After my PhD I wanted to return to my home country and try to contribute to the development of computer science in Chile and Latin America. At that time, in 1989, there were a handful of people with PhDs there. So, I did my research career there for 15 years before moving to Barcelona, doing a lot of service to the local and regional community through the Chilean Computer Science Society, CLEI (the association of all CS departments in Latin America), CYTED (Ibero-American Program of Science and Technology for Development) and UNESCO. The main challenge was lack of resources, so research in general is much harder.
On the other hand, the potential opportunities were large, as even small changes could have a significant impact, because many people in the region are avid to learn. So, I want to believe that I contributed to my alma mater with a few “bytes,” as today it is one of the top three CS departments in the region and is in the top 100 in the world according to the QS World University rankings. In other words, working where you can really make a difference is much more satisfactory than working where you are just one more researcher of a large group.
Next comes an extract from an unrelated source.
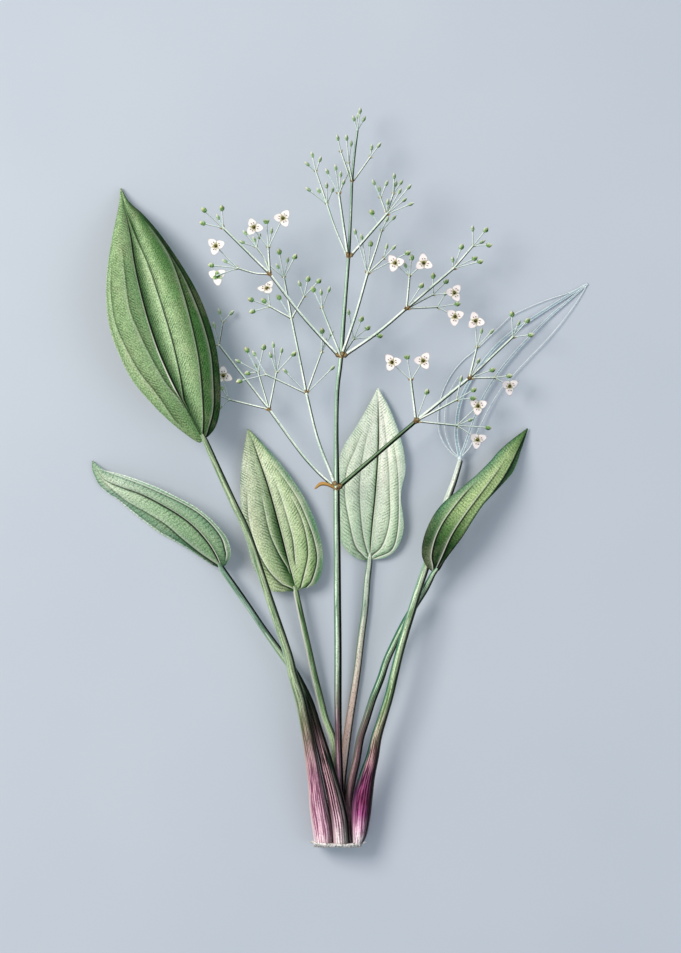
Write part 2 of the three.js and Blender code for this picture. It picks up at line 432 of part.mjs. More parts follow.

Ricardo Baeza-Yates is a Chilean-Spanish computer scientist who currently serves as CTO of NTENT, a semantic search technology company. Prior to joining NTENT, he held a number of leadership positions for Yahoo Labs at locations around the globe—most recently as VP of Research at Yahoo’s headquarters in Sunnyvale, California. Baeza-Yates is also part-time Director of Computer Science Programs for Northeastern University’s Silicon Valley campus. Earlier in his career, he was a full professor at the University of Chile as well as at the University of Pompeu Fabra in Barcelona, Spain, where he still has part-time appointments. He is also adjunct professor at the University of Waterloo, Canada, his PhD alma mater.
The second edition of his book Modern Information Retrieval (co-authored with Berthier Ribeiro-Neto), won the 2012 Book of the Year Award from the Association for Information Science and Technology. Baeza-Yates was named an ACM Fellow in 2009 for contributions to the development of algorithms and information retrieval techniques. He is an ACM Distinguished Speaker and serves on the Editorial Board of ACM Books.